The Loneliness of Becoming
- Gia Laurent
- Mar 30
- 3 min read
Becoming who you are meant to be is one of the loneliest things you will ever do.
Nobody talks about that part. They tell you about the transformation, the success, the peace that comes with healing—but they don’t tell you about the nights you sit alone, questioning everything. The friendships that quietly fade because you no longer speak the same language. The empty spaces in your life that used to be filled with people, habits, and conversations that no longer fit.
They don’t tell you how grief sneaks in—not for people who have passed, but for the versions of yourself that you had to bury. The ones who stayed small to keep others comfortable. The ones who tolerated mistreatment because it felt safer than being alone. The ones who belonged to places and people who can no longer meet you where you are.

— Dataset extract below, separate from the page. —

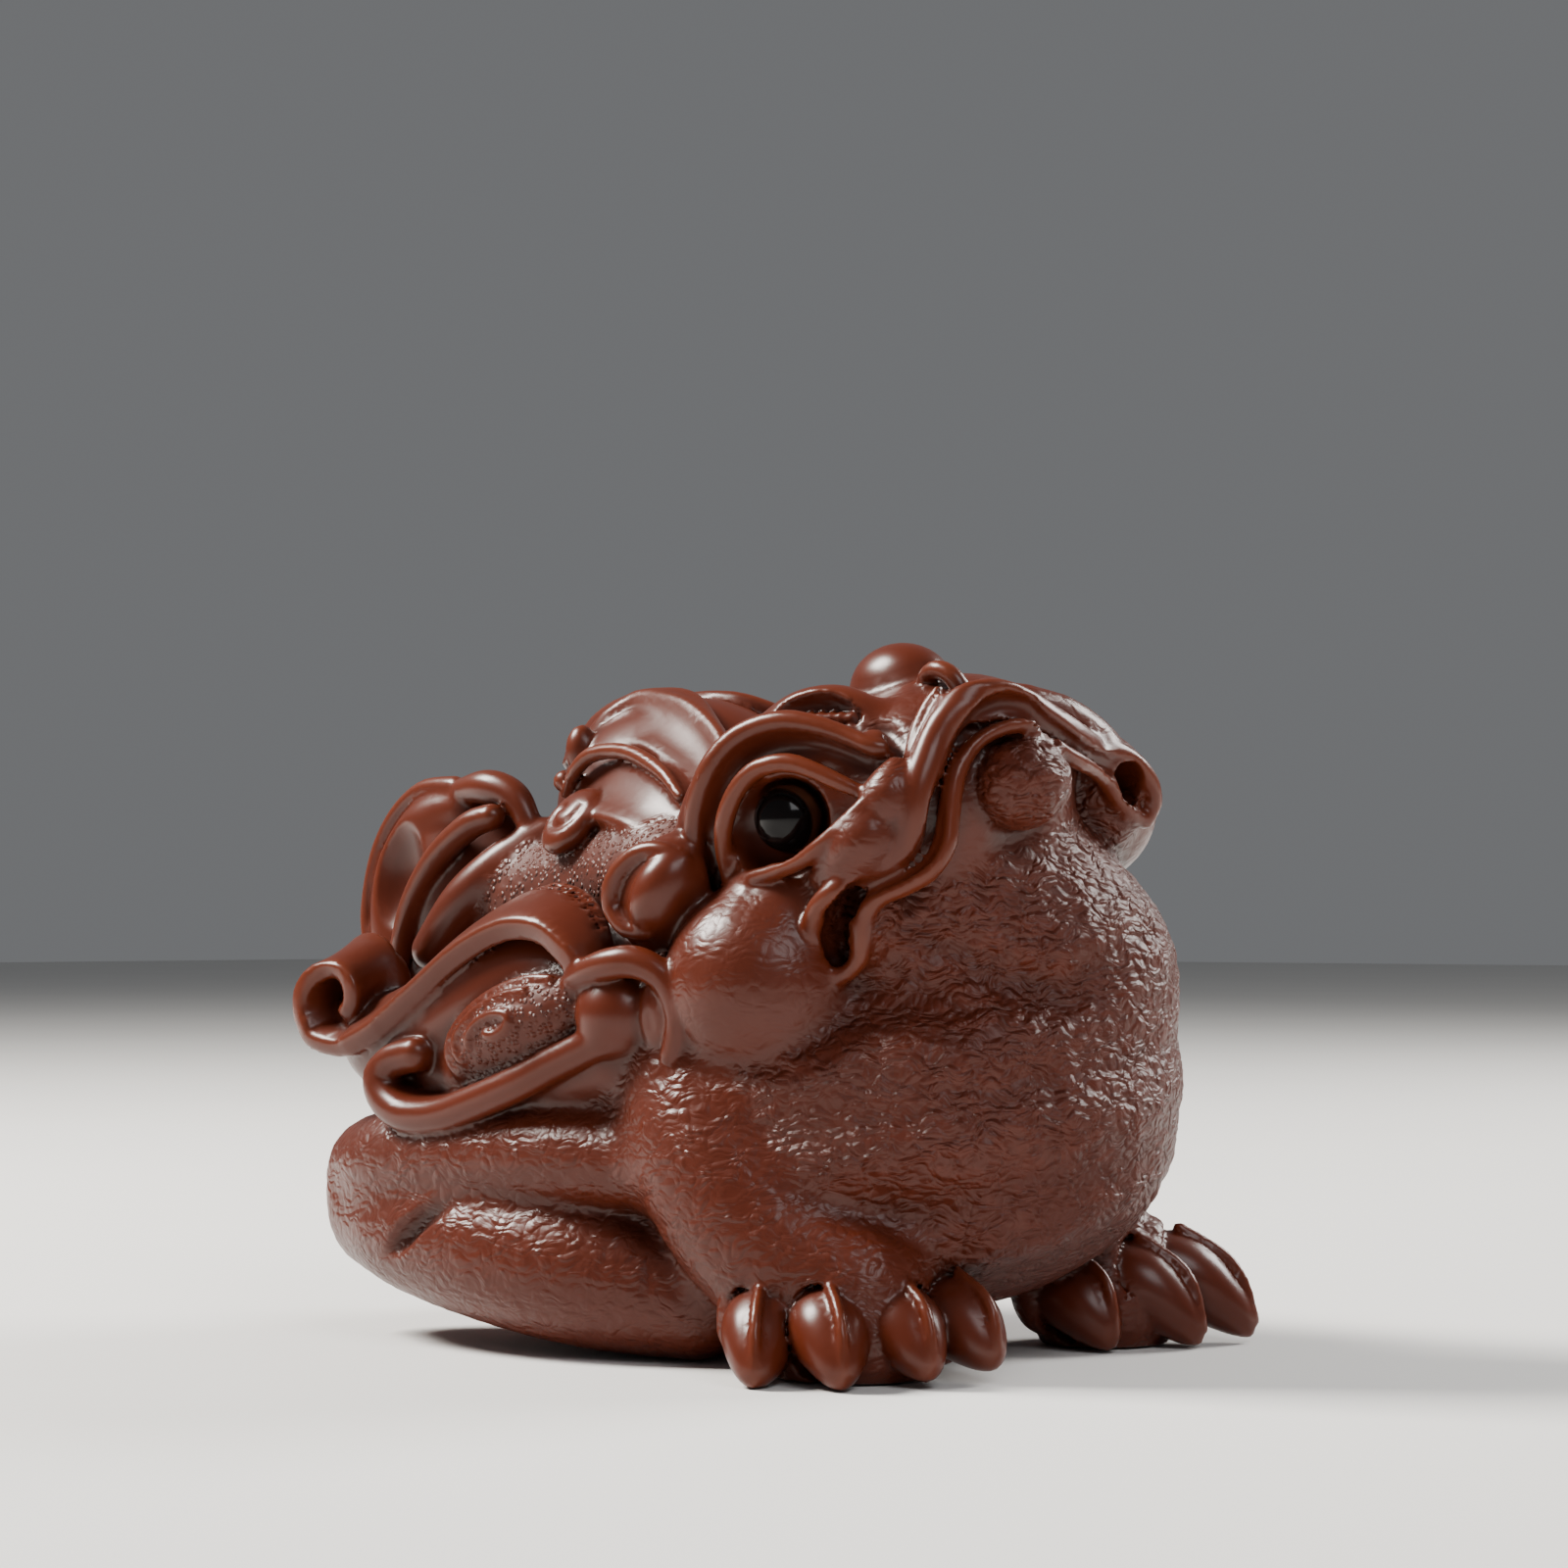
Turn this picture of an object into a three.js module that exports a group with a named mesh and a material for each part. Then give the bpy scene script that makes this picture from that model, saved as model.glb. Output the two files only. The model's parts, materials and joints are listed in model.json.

Because the truth is, becoming isn’t just about growth. It’s about loss.
It’s about sitting in silence where there used to be noise and realizing that peace can be just as unsettling as chaos when you’re not used to it. It’s about watching relationships shift—sometimes slowly, sometimes all at once—and understanding that not everyone who started with you is meant to go where you’re headed. It’s about mourning the comfort of familiarity, even when you know that what’s ahead is better than what’s behind.
It’s about learning that solitude isn’t the same as loneliness.
For a while, it will feel like it is. You will wonder if you’re doing something wrong. You will question if this is what healing is supposed to feel like. You will sit in spaces where you used to belong and feel like a stranger. You will search for the old versions of yourself in people who no longer recognize you, in places that no longer hold you, and in moments that no longer fit.
But then something will shift.
You will wake up one day and realize that the loneliness is not as sharp as it once was. That the silence you once feared now feels like freedom. That you are no longer waiting for people to understand you—you are simply walking your path, knowing that the right ones will find you along the way.
Because they will.
The ones who meet you where you are, who see you as you are now—not as you used to be. The ones who don’t make you feel like you have to shrink to be loved. The ones who understand that growth doesn’t mean abandoning your past, but honoring it by stepping fully into your future.
If you’re in the middle of the loneliness right now, if you’re feeling like you’ve lost more than you’ve gained, if you’re questioning whether the road you’re on is worth it—hold on.
This is not the end of your story.
One day, you will look around and realize that the life you once dreamed of is the life you are living. That the loneliness made space for the right people. That the things you let go of were necessary losses, not mistakes.
And that becoming—though lonely at times—was always leading you home to yourself.